§ Given problem
Would you extract the whole listing below and retype it exactly?

§ Data excerpt
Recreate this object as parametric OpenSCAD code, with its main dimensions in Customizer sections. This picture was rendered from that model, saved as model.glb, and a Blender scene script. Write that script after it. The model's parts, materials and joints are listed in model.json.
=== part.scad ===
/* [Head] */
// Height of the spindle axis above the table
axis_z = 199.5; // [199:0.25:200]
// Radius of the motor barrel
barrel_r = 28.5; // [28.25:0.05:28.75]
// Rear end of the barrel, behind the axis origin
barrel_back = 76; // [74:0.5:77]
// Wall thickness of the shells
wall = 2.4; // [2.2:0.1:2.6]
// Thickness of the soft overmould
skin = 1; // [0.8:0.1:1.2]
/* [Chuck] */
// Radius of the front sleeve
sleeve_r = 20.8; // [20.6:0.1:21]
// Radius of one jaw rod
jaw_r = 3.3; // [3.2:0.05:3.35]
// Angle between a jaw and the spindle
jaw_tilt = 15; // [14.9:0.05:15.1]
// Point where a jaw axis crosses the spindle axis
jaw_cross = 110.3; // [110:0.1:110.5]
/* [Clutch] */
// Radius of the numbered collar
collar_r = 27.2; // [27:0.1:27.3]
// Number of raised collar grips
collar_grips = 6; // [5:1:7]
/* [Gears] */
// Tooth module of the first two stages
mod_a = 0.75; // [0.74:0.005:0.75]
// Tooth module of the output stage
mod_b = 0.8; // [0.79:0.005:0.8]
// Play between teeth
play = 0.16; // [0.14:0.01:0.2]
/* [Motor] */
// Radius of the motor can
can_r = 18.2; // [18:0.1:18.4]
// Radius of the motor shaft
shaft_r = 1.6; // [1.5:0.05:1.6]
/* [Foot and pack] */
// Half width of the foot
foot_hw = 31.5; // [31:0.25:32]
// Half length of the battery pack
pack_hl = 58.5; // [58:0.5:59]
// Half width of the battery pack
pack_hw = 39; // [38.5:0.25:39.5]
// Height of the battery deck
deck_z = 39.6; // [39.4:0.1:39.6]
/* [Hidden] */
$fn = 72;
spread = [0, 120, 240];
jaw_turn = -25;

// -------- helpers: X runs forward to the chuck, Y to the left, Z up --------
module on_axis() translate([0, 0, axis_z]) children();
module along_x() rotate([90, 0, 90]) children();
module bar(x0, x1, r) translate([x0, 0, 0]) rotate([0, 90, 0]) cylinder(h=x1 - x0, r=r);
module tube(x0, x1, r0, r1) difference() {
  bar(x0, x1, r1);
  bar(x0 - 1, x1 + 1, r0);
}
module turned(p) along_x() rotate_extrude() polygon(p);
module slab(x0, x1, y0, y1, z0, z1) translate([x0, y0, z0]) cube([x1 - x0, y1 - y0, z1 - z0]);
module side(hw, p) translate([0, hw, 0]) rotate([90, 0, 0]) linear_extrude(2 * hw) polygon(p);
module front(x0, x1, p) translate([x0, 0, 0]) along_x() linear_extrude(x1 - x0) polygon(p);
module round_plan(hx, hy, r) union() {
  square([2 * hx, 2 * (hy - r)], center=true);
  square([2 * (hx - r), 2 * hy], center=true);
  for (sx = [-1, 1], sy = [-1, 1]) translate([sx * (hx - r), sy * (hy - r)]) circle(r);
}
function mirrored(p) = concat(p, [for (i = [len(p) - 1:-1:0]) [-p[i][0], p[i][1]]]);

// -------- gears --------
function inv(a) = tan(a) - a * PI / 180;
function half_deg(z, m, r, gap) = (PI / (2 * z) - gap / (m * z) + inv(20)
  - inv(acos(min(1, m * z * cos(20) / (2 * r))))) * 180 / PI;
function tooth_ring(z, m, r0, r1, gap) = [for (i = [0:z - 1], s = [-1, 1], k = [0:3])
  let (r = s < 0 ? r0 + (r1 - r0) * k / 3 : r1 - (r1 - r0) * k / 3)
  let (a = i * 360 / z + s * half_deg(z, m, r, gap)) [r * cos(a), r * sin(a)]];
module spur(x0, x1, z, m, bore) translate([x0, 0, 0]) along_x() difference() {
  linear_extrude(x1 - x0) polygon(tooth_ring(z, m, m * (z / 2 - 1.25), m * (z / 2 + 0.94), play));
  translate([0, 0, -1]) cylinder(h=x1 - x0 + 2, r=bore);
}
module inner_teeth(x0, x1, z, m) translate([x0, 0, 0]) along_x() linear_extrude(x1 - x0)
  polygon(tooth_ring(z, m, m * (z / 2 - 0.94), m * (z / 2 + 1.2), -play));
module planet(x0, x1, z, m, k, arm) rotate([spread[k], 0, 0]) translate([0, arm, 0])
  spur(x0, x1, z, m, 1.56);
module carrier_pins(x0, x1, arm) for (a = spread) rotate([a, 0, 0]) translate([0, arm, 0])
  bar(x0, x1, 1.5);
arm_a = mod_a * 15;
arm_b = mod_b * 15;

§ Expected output
Recreate this object as parametric OpenSCAD code, with its main dimensions in Customizer sections. This picture was rendered from that model, saved as model.glb, and a Blender scene script. Write that script after it. The model's parts, materials and joints are listed in model.json.
=== part.scad ===
/* [Head] */
// Height of the spindle axis above the table
axis_z = 199.5; // [199:0.25:200]
// Radius of the motor barrel
barrel_r = 28.5; // [28.25:0.05:28.75]
// Rear end of the barrel, behind the axis origin
barrel_back = 76; // [74:0.5:77]
// Wall thickness of the shells
wall = 2.4; // [2.2:0.1:2.6]
// Thickness of the soft overmould
skin = 1; // [0.8:0.1:1.2]
/* [Chuck] */
// Radius of the front sleeve
sleeve_r = 20.8; // [20.6:0.1:21]
// Radius of one jaw rod
jaw_r = 3.3; // [3.2:0.05:3.35]
// Angle between a jaw and the spindle
jaw_tilt = 15; // [14.9:0.05:15.1]
// Point where a jaw axis crosses the spindle axis
jaw_cross = 110.3; // [110:0.1:110.5]
/* [Clutch] */
// Radius of the numbered collar
collar_r = 27.2; // [27:0.1:27.3]
// Number of raised collar grips
collar_grips = 6; // [5:1:7]
/* [Gears] */
// Tooth module of the first two stages
mod_a = 0.75; // [0.74:0.005:0.75]
// Tooth module of the output stage
mod_b = 0.8; // [0.79:0.005:0.8]
// Play between teeth
play = 0.16; // [0.14:0.01:0.2]
/* [Motor] */
// Radius of the motor can
can_r = 18.2; // [18:0.1:18.4]
// Radius of the motor shaft
shaft_r = 1.6; // [1.5:0.05:1.6]
/* [Foot and pack] */
// Half width of the foot
foot_hw = 31.5; // [31:0.25:32]
// Half length of the battery pack
pack_hl = 58.5; // [58:0.5:59]
// Half width of the battery pack
pack_hw = 39; // [38.5:0.25:39.5]
// Height of the battery deck
deck_z = 39.6; // [39.4:0.1:39.6]
/* [Hidden] */
$fn = 72;
spread = [0, 120, 240];
jaw_turn = -25;

// -------- helpers: X runs forward to the chuck, Y to the left, Z up --------
module on_axis() translate([0, 0, axis_z]) children();
module along_x() rotate([90, 0, 90]) children();
module bar(x0, x1, r) translate([x0, 0, 0]) rotate([0, 90, 0]) cylinder(h=x1 - x0, r=r);
module tube(x0, x1, r0, r1) difference() {
  bar(x0, x1, r1);
  bar(x0 - 1, x1 + 1, r0);
}
module turned(p) along_x() rotate_extrude() polygon(p);
module slab(x0, x1, y0, y1, z0, z1) translate([x0, y0, z0]) cube([x1 - x0, y1 - y0, z1 - z0]);
module side(hw, p) translate([0, hw, 0]) rotate([90, 0, 0]) linear_extrude(2 * hw) polygon(p);
module front(x0, x1, p) translate([x0, 0, 0]) along_x() linear_extrude(x1 - x0) polygon(p);
module round_plan(hx, hy, r) union() {
  square([2 * hx, 2 * (hy - r)], center=true);
  square([2 * (hx - r), 2 * hy], center=true);
  for (sx = [-1, 1], sy = [-1, 1]) translate([sx * (hx - r), sy * (hy - r)]) circle(r);
}
function mirrored(p) = concat(p, [for (i = [len(p) - 1:-1:0]) [-p[i][0], p[i][1]]]);

// -------- gears --------
function inv(a) = tan(a) - a * PI / 180;
function half_deg(z, m, r, gap) = (PI / (2 * z) - gap / (m * z) + inv(20)
  - inv(acos(min(1, m * z * cos(20) / (2 * r))))) * 180 / PI;
function tooth_ring(z, m, r0, r1, gap) = [for (i = [0:z - 1], s = [-1, 1], k = [0:3])
  let (r = s < 0 ? r0 + (r1 - r0) * k / 3 : r1 - (r1 - r0) * k / 3)
  let (a = i * 360 / z + s * half_deg(z, m, r, gap)) [r * cos(a), r * sin(a)]];
module spur(x0, x1, z, m, bore) translate([x0, 0, 0]) along_x() difference() {
  linear_extrude(x1 - x0) polygon(tooth_ring(z, m, m * (z / 2 - 1.25), m * (z / 2 + 0.94), play));
  translate([0, 0, -1]) cylinder(h=x1 - x0 + 2, r=bore);
}
module inner_teeth(x0, x1, z, m) translate([x0, 0, 0]) along_x() linear_extrude(x1 - x0)
  polygon(tooth_ring(z, m, m * (z / 2 - 0.94), m * (z / 2 + 1.2), -play));
module planet(x0, x1, z, m, k, arm) rotate([spread[k], 0, 0]) translate([0, arm, 0])
  spur(x0, x1, z, m, 1.56);
module carrier_pins(x0, x1, arm) for (a = spread) rotate([a, 0, 0]) translate([0, arm, 0])
  bar(x0, x1, 1.5);
arm_a = mod_a * 15;
arm_b = mod_b * 15;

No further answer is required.